Certainly its going to make it tough for other Android tablet vendors; Jeff Bezos is right in asserting that devices alone don't sell (and this is old news) -- it's devices+services, as Apple has amply demonstrated again and again.

All that said, there's another interesting thing about the Kindle Fire that distinguishes its market approach from Apple's.

It's about content.

Apple sells activities -- a lifestyle; Amazon sells content.

Contrast Amazon's pitch with Apple's:

Disagree if you want, but its a philosophy difference that extends to the VERY FIRST SCREEN: Amazon hilights the content, not the application(s) -- go watch the Amazon video at the top of the post again.

Sure, you can by music, movies, and books with your iOS device, and there's no question that's a big part of the appeal -- but Apple's metaphor is about the task (books-->'Winnie the Pooh', videos-->'Inception'), and Amazon's is the reverse.

Interesting.

And here I thought "document-centric" computing, and the desktop metaphor it implies, was dead (I even wrote a eulogy).

Is it going to work? Maybe. We'll see.

But, either way, I have to give props to Amazon, and Bezos, for, well, trying to Think Different... :P

2 comments:

Dirk Cotton said...

It's an interesting choice, huh? "Buy my product to do stuff", or "Buy my product so it's easy to buy more of my products". It will be interesting to see how it pans out. Personally, I'm betting on the apps.

Sree Kotay said...

Yeah... Amazon's approach is (self-admittedly) more 'closed' in some ways, but more 'open' in others... obviously they will support apps, with a more liberal application approval policy than Apple's, for example.

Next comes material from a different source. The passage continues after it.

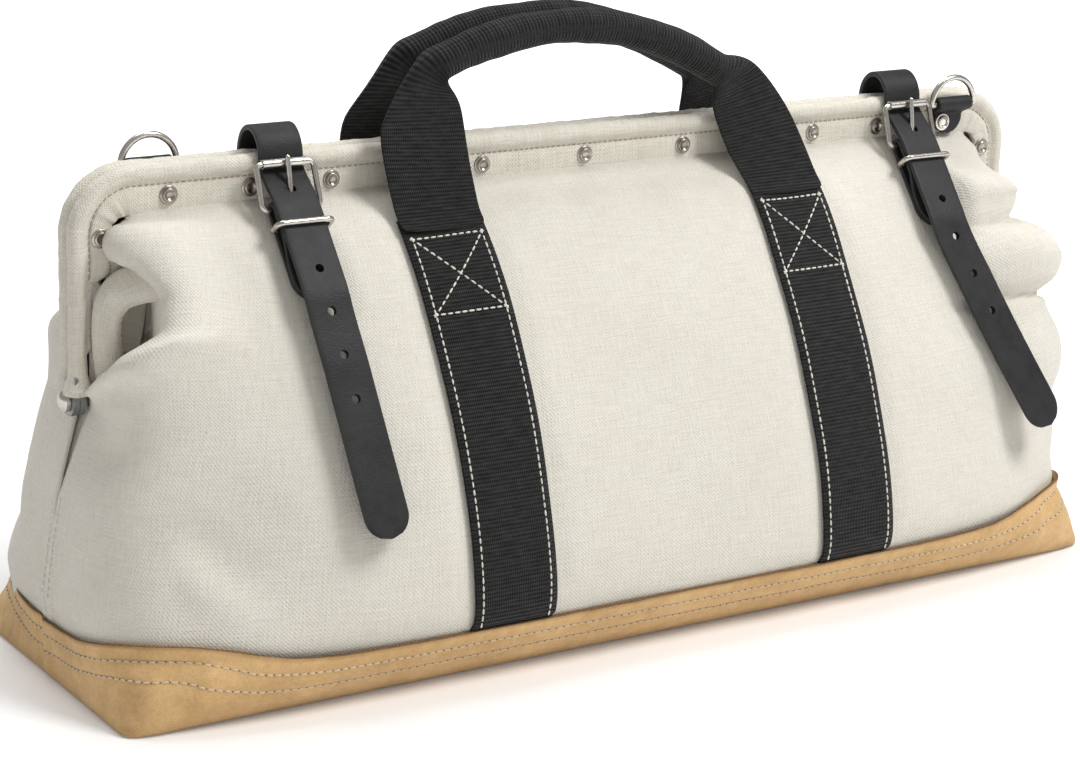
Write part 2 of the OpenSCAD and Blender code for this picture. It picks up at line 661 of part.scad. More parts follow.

But that said, and I'd be curious to see data, I think these devices will land more naturally as media consumption devices (games I consider media despite them having the 'app' moniker today...), with (eventually) browsers/HTML being the pattern for more advanced functionality as they getter and high speed connectivity gets more ubiquitous (for real) -- beyond a handful of the pre-installed functions.